1) Autonomous nuclear powered self-reproducing robots.
2) Lots of humans on the moon drilling stuff.
3) Build them on earth and fly them up there.

I'm going to focus on option 3, as it could work with existing technology. Several hundred telescopes with folding capability based on the James Webb Space Telescope architecture, with an integrated landing system and mobile shade are individually launched from Earth, flying to lunar orbit and landing a few days later. This is proven technology, and the numbers involved mean that a small failure rate would not be the end of the project. Each telescope then unfolds itself and deploys a rover vehicle equipped with ~50km of fibre cable, which then drives to the next closest and already deployed/linked telescope and plugs in. Each rover can then perform a secondary exploration mission. If based on the versatile architecture of the MSL, a wide variety of experimental payloads are possible.

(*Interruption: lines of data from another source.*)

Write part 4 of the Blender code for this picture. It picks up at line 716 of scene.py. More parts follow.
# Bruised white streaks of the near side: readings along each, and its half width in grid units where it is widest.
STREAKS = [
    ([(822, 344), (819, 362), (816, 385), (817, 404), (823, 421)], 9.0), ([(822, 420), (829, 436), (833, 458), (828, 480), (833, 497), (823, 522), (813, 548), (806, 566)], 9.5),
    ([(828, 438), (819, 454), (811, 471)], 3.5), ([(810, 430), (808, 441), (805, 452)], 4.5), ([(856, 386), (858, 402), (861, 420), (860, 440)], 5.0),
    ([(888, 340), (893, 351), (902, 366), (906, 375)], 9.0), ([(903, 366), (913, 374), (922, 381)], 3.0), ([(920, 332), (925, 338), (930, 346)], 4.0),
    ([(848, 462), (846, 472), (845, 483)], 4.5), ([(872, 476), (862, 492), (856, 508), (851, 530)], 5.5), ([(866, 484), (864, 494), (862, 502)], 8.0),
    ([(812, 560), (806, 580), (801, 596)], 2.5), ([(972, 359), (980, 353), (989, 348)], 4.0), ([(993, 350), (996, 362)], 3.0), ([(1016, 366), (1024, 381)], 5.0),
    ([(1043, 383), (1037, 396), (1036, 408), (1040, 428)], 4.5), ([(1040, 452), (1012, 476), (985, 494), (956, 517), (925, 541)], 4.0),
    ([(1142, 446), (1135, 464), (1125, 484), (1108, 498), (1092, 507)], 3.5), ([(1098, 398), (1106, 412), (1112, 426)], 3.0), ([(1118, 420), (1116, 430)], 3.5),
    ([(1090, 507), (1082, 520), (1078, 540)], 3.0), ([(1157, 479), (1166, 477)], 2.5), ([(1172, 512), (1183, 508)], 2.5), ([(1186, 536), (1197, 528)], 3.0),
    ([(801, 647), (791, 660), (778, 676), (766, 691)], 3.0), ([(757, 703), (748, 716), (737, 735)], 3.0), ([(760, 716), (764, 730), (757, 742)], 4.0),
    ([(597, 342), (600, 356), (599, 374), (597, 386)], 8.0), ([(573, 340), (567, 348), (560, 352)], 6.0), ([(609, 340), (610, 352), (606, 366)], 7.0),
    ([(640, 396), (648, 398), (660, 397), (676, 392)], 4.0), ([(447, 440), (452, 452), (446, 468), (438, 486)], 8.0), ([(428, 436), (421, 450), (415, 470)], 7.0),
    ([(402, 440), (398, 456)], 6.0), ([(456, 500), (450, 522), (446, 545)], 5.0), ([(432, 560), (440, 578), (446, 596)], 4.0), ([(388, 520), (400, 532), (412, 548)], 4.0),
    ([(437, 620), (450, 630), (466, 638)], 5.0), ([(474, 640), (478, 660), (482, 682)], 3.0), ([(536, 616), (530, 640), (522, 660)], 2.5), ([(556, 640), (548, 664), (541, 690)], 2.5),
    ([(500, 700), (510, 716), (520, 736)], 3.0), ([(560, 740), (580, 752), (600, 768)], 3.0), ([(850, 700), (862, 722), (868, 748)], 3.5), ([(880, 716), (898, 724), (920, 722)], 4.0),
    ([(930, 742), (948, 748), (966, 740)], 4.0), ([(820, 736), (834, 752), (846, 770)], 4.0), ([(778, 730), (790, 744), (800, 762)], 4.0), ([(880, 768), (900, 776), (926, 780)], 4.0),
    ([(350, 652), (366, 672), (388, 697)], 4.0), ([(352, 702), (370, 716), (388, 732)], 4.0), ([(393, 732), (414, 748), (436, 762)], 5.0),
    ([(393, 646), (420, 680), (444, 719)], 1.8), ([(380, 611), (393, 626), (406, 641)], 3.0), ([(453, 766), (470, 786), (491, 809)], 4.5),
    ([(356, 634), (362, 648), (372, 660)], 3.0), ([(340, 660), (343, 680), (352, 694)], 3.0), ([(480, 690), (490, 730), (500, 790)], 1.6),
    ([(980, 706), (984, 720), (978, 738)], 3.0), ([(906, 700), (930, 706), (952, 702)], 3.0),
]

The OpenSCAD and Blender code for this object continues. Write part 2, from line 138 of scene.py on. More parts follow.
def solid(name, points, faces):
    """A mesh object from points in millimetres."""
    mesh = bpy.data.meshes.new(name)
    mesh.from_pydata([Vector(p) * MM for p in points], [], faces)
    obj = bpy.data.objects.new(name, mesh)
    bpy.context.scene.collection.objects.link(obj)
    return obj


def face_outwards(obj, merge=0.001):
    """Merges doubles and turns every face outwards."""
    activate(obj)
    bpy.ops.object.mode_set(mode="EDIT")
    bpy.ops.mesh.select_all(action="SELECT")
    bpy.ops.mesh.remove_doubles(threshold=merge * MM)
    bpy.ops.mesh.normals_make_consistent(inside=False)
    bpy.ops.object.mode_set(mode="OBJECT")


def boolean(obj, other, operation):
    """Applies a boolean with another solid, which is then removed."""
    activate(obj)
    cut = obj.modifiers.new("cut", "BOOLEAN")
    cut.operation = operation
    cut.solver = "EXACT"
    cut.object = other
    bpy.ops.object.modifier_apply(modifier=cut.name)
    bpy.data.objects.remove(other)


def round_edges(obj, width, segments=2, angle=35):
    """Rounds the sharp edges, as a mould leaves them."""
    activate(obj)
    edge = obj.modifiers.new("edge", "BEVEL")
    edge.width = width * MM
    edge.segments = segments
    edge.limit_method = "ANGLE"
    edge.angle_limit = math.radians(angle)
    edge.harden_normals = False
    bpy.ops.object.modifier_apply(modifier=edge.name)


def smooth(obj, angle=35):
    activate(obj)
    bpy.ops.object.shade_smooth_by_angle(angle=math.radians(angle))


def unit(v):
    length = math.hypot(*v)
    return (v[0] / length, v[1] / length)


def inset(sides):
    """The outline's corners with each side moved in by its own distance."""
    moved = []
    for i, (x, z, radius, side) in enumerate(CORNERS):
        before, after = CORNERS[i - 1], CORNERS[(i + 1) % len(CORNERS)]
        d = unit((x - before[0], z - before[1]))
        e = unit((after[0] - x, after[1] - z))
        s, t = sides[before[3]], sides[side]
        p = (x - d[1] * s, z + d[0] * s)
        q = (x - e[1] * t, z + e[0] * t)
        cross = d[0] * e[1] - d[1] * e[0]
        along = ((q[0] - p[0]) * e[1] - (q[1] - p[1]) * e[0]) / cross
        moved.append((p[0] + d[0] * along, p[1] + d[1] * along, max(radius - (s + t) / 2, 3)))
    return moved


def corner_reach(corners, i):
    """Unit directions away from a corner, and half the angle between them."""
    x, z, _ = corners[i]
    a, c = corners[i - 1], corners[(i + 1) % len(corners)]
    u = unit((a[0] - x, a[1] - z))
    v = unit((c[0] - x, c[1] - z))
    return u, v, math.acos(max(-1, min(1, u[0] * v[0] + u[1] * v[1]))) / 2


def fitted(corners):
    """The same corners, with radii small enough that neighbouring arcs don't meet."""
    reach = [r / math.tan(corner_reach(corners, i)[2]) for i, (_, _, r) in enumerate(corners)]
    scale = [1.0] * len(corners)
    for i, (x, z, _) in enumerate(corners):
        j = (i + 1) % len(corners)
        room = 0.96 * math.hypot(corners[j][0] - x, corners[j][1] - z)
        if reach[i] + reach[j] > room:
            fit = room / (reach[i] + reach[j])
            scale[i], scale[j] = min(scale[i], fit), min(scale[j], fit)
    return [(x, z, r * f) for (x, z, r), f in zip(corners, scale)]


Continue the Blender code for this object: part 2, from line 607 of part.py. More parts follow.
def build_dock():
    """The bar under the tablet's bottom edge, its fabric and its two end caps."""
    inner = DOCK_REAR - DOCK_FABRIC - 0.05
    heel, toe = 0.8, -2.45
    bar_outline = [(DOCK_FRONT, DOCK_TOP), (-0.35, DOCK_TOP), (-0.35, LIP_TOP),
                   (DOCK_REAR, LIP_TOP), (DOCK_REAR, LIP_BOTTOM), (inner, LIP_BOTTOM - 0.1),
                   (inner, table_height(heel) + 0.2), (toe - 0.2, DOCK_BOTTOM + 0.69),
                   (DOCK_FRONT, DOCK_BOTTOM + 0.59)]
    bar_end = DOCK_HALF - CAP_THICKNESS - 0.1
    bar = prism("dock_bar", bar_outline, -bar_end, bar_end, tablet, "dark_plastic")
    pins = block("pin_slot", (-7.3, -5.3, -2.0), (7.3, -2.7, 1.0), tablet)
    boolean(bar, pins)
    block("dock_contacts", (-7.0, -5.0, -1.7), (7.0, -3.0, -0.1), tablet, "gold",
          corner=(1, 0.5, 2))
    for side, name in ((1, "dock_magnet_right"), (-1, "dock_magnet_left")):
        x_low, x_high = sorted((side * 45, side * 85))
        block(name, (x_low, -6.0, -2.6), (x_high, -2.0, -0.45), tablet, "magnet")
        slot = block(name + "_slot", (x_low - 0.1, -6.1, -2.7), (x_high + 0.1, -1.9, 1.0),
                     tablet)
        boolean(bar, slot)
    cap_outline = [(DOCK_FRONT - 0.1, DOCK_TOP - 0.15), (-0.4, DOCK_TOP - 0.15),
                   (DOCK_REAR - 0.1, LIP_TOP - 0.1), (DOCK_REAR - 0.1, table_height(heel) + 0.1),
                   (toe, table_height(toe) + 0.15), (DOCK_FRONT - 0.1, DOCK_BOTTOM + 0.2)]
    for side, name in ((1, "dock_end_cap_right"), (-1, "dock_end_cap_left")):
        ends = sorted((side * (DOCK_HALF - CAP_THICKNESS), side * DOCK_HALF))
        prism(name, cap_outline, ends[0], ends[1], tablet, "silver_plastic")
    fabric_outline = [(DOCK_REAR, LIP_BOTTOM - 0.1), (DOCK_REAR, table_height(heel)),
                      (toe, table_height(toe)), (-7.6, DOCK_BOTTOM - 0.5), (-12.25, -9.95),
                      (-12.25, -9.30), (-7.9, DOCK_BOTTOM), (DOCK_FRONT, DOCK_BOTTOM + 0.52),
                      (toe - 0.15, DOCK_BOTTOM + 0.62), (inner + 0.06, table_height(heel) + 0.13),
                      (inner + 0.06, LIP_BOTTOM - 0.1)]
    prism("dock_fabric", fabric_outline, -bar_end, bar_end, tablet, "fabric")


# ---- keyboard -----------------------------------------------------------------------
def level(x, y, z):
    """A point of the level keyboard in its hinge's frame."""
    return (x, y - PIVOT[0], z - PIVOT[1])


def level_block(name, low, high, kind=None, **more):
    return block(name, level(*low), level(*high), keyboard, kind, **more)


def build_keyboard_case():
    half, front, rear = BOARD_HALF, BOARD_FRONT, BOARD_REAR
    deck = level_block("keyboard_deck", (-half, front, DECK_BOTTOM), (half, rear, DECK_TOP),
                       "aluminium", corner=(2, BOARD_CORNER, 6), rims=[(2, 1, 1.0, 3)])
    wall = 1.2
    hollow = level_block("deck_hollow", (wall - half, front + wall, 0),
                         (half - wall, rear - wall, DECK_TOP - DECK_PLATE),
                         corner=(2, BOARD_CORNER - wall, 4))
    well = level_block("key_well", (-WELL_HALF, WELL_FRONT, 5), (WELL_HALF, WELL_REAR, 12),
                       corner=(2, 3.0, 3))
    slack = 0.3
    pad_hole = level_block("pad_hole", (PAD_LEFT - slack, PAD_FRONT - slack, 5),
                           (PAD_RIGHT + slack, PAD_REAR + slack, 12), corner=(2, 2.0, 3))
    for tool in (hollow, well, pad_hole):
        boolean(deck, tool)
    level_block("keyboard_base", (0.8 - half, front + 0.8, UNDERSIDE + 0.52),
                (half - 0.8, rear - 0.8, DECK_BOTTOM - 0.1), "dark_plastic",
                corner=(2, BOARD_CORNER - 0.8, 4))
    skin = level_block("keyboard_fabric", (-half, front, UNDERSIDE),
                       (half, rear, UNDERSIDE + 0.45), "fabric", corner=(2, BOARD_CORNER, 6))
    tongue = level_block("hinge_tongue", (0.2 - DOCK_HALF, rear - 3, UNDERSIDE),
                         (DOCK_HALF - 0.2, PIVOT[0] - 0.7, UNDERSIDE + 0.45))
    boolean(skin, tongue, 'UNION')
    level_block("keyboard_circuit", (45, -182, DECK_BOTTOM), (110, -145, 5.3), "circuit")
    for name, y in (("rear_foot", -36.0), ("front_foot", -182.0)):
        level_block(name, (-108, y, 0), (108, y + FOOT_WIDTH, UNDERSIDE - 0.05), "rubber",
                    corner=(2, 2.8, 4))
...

While built at an equatorial location on the far side of the moon, the array would depend on a relay satellite, likely in polar orbit to transmit data back to earth, though Lagrange points might also be possible.

Price tag? Based on similar projects undertaken by NASA this decade, the cost of such a project would certainly be rather large. In rough figures, I estimate about $5b on development, $2b on manufacture (mass production), and launching? Well... 

The JWST will be launched on an Ariane V booster (assuming all goes to plan...), which costs $120m a shot. To launch 400 telescopes would then cost $40b or so, though you might get a bulk discount. However, SpaceX is developing a reusable launch vehicle capability. For this launch, however, that would only apply to the first stage. Nevertheless, the total cost might be reduced by a factor of 2 or 3.

Total cost would then be $20-50b, or roughly the cost of a manned (series of) missions to Mars. Equivalently, this is the cost of a few months of war in the middle-east. For a telescope powerful enough to deliver detailed optical images of planets we may never be able to visit, this is a bargain.